The BOV provides a business seller with realistic expectations on what the business will sell for, given the intended pool of potential buyers, at that given time. For some businesses, the BOV is then used to set and communicate an asking price. For large businesses, an asking price is often not advertised.
As part of the BOV, the broker may also provide insights on how different deal structuring scenarios could impact the targeted sales price, and the associated tax considerations. Ideally, the broker will function as part of your overall brokerage team which will collectively consider the implications of different deal structures.
Want to know more? Contact us to speak with an experienced business intermediary.
Value is not a singular, universal term when it comes to determining the value of a business.

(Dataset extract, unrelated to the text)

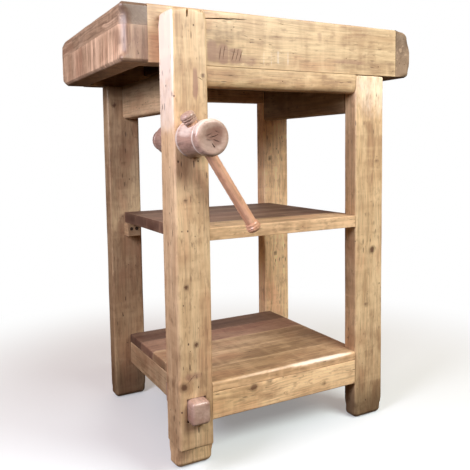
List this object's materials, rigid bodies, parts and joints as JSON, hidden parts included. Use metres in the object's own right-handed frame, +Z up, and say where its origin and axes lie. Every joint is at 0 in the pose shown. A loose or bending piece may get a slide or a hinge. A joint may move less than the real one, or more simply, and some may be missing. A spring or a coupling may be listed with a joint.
{
  "type": "kitchen island with leg vise",
  "caption": "Rustic solid-wood kitchen island shaped like a joiner's bench: thick worktop, plank legs, a middle and a lower shelf, and a working wooden leg vise at the front left.",
  "frame": {"origin": "on the floor, under the middle of the whole object's bounding box, vise screw included", "axes": "+Z up; -Y is the front, where the vise is; +X to the right seen from the front"},
  "size_m": [0.7, 0.622, 0.9],
  "materials": {
    "worktop_wood": "waxed, hand worn",
    "worktop_end_wood": "waxed, hand worn, darker end grain",
    "leg_wood": "waxed, hand worn",
    "rail_wood": "waxed, hand worn",
    "shelf_wood": "waxed, worn",
    "chop_wood": "waxed, hand worn",
    "turned_wood": "turned and waxed",
    "handle_wood": "turned and waxed",
    "screw_steel": "darkened steel"
  },
  "bodies": {
    "stand": {"top_front_board": "worktop_wood", "top_rear_board": "worktop_wood", "top_left_end_upper": "worktop_end_wood", "top_left_end_lower": "worktop_end_wood", "top_right_end": "worktop_end_wood", "top_plank_1": "worktop_wood", "top_plank_2": "worktop_wood", "top_plank_3": "worktop_wood", "top_plank_4": "worktop_wood", "top_plank_5": "worktop_wood", "top_batten_left": "worktop_wood", "top_batten_right": "worktop_wood", "leg_front_left": "leg_wood", "leg_front_right": "leg_wood", "leg_rear_left": "leg_wood", "leg_rear_right": "leg_wood", "front_top_rail": "rail_wood", "rear_apron": "rail_wood", "left_apron": "rail_wood", "right_apron": "rail_wood", "mid_shelf_board_1": "shelf_wood", "mid_shelf_board_2": "shelf_wood", "mid_shelf_board_3": "shelf_wood", "mid_shelf_board_4": "shelf_wood", "mid_shelf_board_5": "shelf_wood", "shelf_cleat_left": "rail_wood", "shelf_cleat_right": "rail_wood", "cleat_screw_1": "screw_steel", "cleat_screw_2": "screw_steel", "cleat_screw_3": "screw_steel", "cleat_screw_4": "screw_steel", "lower_front_rail": "rail_wood", "lower_rear_rail": "rail_wood", "lower_left_rail": "rail_wood", "lower_right_rail": "rail_wood", "lower_shelf_board_1": "shelf_wood", "lower_shelf_board_2": "shelf_wood", "lower_shelf_board_3": "shelf_wood", "lower_shelf_board_4": "shelf_wood", "lower_shelf_board_5": "shelf_wood", "screw_nut": "turned_wood"},
    "chop": {"vise_chop": "chop_wood", "vise_guide": "turned_wood"},
    "screw": {"vise_hub": "turned_wood", "vise_screw": "turned_wood", "screw_retainer": "turned_wood"},
    "handle": {"vise_handle": "handle_wood", "handle_knob_upper": "handle_wood", "handle_knob_lower": "handle_wood"}
  },
  "joints": [
    {"name": "chop_slide", "type": "slide", "parent": "stand", "child": "chop", "axis": [0, -1, 0], "range_m": [0, 0.032]},
    {"name": "screw_turn", "type": "hinge", "parent": "chop", "child": "screw", "pos_m": [-0.2437, -0.224, 0.652], "axis": [0, -1, 0], "range_deg": [0, 1440]},
    {"name": "handle_slide", "type": "slide", "parent": "screw", "child": "handle", "axis": [-0.5402, 0, 0.8415], "range_m": [0, 0.15]}
  ],
  "couplings": [
    {"joint": "chop_slide", "follows": "screw_turn", "m_per_rad": 0.0012732}
  ]
}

There are at least four common standards of ‘value’ you will hear referenced:
FAIR VALUE (SPECIAL VALUE): The price at which a property will change hands between a willing buyer and a willing seller considering the specific advantages or disadvantages each party will realize (aka synergistic buyer).
INVESTMENT VALUE (GOING CONCERN VALUE): The price at which a property will change hands between a willing buyer and a willing seller considering the investment objectives of the identified buyer (aka financial buyer).
LIQUIDATION VALUE: The price at which a property will change hands between a willing buyer and a compelled seller when the property cannot be exposed to the open market for a sufficient period of time (aka orderly or forced sale).
FAIR MARKET VALUE: The price at which a property will change hands between a willing buyer and a willing seller when both parties have reasonable knowledge of the facts and neither is compelled to act.
Due to its objectivity, and excluding bankruptcy scenarios, Fair Market Value (FMV) is commonly viewed as the most relevant standard of value when evaluating a business for acquisition purposes, although other standards of value may be included in the overall analysis.